Last school year, there were expulsion hearings for just three students accused of supplying marijuana to others; there were 24 such hearings in 1985-86. Expulsion hearings for possession of drugs decreased from 67 in 1985-86 to 22 last year. Hearings for possession of alcohol decreased from 18 to 6.

Last year, all drug- and alcohol-related hearings resulted in expulsion, said Stan Hanstad, the district’s director of student and support services. In addition to the cases above, three students were expelled for furnishing drugs other than marijuana, one student was expelled for negotiating the sale of marijuana and one was expelled for furnishing alcohol.

Other Offenses Increase

In contrast to the number of drug and alcohol offenses, incidents of assault, robbery, vandalism and possession of dangerous objects increased from 19 in 1985-86 to 27 last year. All but one of the 27 cases resulted in expulsion. Sussman said that increase is not considered serious but that district officials will closely monitor those offenses next year.

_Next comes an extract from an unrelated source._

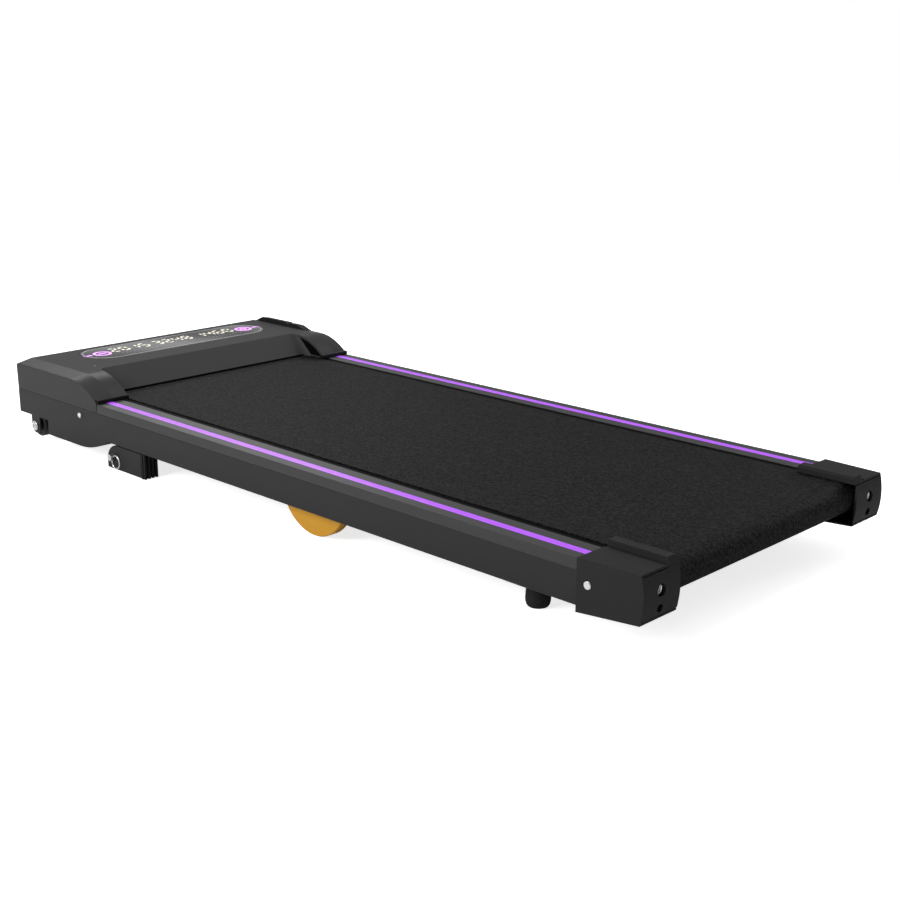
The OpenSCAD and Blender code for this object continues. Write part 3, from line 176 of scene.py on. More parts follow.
def new_material(name):
    material = bpy.data.materials.new(name)
    material.use_nodes = True
    tree = material.node_tree
    tree.nodes.clear()
    out = add(tree, "ShaderNodeOutputMaterial")
    place = add(tree, "ShaderNodeTexCoord")
    return material, tree, out, place.outputs["Object"]


# %% [markdown]
# Moulded ABS takes its skin from the mould, which is spark eroded to a fine grain. The grain is
# some tenths of a millimetre, too fine to show at this distance, so it is drawn at 0.9 mm. A
# second, broad pattern stands for the slight unevenness of colour and gloss. It is 35 mm wide on
# most pieces and 90 to 120 mm on the hood, the end caps, the rails and the painted steel. Powder
# coat, rubber, nylon and enamel differ only in colour, gloss, grain size and depth, so all of them
# come from one function. The darkest one is painted shade: it stands for the unlit inside of the
# hood, and it gives the brush at the foot of the sloped face its own black and the shade of its slit.

# %% Moulded and coated surfaces
PLASTIC_IOR = 1.5


def grained(name, dark, light, roughness, spread, grain_mm, height, level,
            metallic=0.0, broad_mm=35.0):
    """Height is the depth of the grain in mm, and level is how strongly the surface mirrors."""
    material, tree, out, place = new_material(name)
    broad = add(tree, "ShaderNodeTexNoise", {"Vector": place, "Scale": 1 / (broad_mm * MM), "Detail": 3.0})
    fine = add(tree, "ShaderNodeTexNoise", {"Vector": place, "Scale": 1 / (grain_mm * MM), "Detail": 2.0,
                                            "Roughness": 0.55})
    tint = add(tree, "ShaderNodeMix", {"Factor": broad.outputs["Fac"], "A": srgb(dark), "B": srgb(light)},
               data_type="RGBA")
    rough = add(tree, "ShaderNodeMapRange", {
        "Value": broad.outputs["Fac"], "From Min": 0.3, "From Max": 0.7,
        "To Min": roughness - spread, "To Max": roughness + spread})
    bump = add(tree, "ShaderNodeBump", {"Height": fine.outputs["Fac"], "Distance": height * MM,
                                        "Strength": 1.0})
    shader = add(tree, "ShaderNodeBsdfPrincipled", {
        "Base Color": tint.outputs[2], "Roughness": rough.outputs[0], "Normal": bump.outputs["Normal"],
        "IOR": PLASTIC_IOR, "Metallic": metallic, "Specular IOR Level": level})
    tree.links.new(shader.outputs[0], out.inputs["Surface"])
    return material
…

In addition, two students were expelled for threatening to bomb a teacher’s car, and two others were expelled for lighting a fire that caused minor damage to a restroom at Warren High School, Hanstad said. Fifty-eight of the students expelled last year were required to seek outside counseling as a condition to return to school.

In the first year that the new expulsion-hearing policy went into effect, the number for drug- and alcohol-related offenses skyrocketed from 69 the previous year to 112 in 1985-1986, Hanstad said. The number dropped to 36 last year.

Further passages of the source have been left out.